Work to be completed | Sort through the entries below and pull out lines containing the word "script".

Data shown |

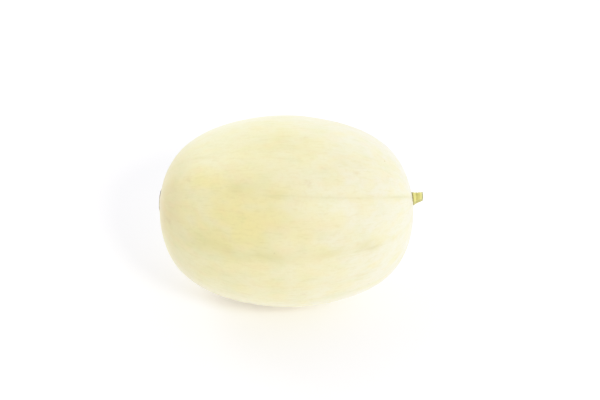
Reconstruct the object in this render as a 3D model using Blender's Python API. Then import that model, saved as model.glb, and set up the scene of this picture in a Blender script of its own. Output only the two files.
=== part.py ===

---

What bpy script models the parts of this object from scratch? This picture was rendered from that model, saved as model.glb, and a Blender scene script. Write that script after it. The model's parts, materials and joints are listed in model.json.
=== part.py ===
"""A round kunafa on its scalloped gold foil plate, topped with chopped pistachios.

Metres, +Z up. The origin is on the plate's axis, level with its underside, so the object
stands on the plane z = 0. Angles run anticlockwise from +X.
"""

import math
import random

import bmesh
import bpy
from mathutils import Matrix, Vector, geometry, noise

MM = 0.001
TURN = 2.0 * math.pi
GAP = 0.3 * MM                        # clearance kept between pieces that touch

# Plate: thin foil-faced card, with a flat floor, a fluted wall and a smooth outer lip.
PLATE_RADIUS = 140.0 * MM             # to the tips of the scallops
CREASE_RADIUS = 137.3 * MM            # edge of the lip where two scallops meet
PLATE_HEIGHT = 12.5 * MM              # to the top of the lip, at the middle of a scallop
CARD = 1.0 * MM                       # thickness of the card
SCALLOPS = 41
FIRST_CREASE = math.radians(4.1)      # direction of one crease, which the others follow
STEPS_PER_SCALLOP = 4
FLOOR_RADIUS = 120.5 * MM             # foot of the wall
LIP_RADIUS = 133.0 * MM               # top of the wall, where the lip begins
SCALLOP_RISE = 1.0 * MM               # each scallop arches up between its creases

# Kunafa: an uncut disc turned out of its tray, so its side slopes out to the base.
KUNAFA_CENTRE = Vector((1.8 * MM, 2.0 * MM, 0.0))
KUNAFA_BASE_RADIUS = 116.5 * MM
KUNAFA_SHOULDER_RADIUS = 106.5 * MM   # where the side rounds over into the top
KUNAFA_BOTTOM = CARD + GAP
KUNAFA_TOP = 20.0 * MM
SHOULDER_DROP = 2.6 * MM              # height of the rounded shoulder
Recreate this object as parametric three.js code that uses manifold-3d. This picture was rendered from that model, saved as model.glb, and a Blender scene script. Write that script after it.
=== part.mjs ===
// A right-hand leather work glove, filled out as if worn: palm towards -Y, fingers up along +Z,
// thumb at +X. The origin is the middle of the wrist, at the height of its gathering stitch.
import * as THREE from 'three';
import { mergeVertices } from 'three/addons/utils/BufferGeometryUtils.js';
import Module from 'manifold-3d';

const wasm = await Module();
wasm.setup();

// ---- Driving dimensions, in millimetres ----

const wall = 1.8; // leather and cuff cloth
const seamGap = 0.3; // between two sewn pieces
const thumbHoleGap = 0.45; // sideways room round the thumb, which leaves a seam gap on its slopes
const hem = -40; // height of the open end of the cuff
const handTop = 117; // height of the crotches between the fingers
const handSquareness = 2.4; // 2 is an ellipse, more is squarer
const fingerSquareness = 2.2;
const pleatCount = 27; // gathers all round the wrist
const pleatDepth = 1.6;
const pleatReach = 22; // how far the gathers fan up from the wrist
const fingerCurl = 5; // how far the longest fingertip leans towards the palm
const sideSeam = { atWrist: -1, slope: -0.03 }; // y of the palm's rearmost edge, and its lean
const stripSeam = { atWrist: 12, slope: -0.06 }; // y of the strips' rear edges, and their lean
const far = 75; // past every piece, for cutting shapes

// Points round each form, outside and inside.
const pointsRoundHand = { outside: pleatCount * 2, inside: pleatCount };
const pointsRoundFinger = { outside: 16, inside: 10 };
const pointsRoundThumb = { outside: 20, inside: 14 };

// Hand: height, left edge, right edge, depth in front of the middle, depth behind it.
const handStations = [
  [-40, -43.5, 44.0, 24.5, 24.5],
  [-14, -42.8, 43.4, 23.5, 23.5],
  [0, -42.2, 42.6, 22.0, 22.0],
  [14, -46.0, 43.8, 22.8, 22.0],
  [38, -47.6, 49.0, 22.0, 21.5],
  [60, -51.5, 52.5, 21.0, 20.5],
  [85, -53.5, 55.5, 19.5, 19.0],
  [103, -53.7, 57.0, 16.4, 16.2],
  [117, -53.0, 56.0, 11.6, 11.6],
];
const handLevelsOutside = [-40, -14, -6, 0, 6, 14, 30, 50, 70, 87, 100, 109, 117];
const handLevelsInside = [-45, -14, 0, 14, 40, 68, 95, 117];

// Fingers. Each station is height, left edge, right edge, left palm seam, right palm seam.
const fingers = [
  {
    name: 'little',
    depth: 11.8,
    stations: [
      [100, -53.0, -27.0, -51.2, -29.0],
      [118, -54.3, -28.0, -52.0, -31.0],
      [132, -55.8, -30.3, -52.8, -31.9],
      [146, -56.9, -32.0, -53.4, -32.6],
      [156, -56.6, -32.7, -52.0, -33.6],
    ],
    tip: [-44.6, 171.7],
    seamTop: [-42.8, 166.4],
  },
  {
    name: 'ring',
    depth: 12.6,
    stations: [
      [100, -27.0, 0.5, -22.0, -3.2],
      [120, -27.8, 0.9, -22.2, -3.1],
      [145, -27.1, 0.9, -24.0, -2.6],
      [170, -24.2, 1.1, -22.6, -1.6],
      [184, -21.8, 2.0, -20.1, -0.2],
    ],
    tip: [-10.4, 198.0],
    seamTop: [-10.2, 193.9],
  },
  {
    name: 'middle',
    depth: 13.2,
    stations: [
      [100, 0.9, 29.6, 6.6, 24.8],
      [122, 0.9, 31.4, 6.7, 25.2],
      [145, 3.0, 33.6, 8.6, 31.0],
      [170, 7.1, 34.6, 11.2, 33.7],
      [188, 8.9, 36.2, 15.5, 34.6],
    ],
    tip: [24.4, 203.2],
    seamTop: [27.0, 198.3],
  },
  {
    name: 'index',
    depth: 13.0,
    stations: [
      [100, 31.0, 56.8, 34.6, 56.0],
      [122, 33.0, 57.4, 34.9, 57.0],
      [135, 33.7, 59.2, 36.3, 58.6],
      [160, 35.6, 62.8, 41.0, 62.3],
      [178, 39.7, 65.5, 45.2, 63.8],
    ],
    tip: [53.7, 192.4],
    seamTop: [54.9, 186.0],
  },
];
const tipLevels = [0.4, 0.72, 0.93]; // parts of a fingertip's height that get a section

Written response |
Reconstruct the object in this render as a 3D model using Blender's Python API. Then import that model, saved as model.glb, and set up the scene of this picture in a Blender script of its own. Output only the two files.
What bpy script models the parts of this object from scratch? This picture was rendered from that model, saved as model.glb, and a Blender scene script. Write that script after it. The model's parts, materials and joints are listed in model.json.
Recreate this object as parametric three.js code that uses manifold-3d. This picture was rendered from that model, saved as model.glb, and a Blender scene script. Write that script after it.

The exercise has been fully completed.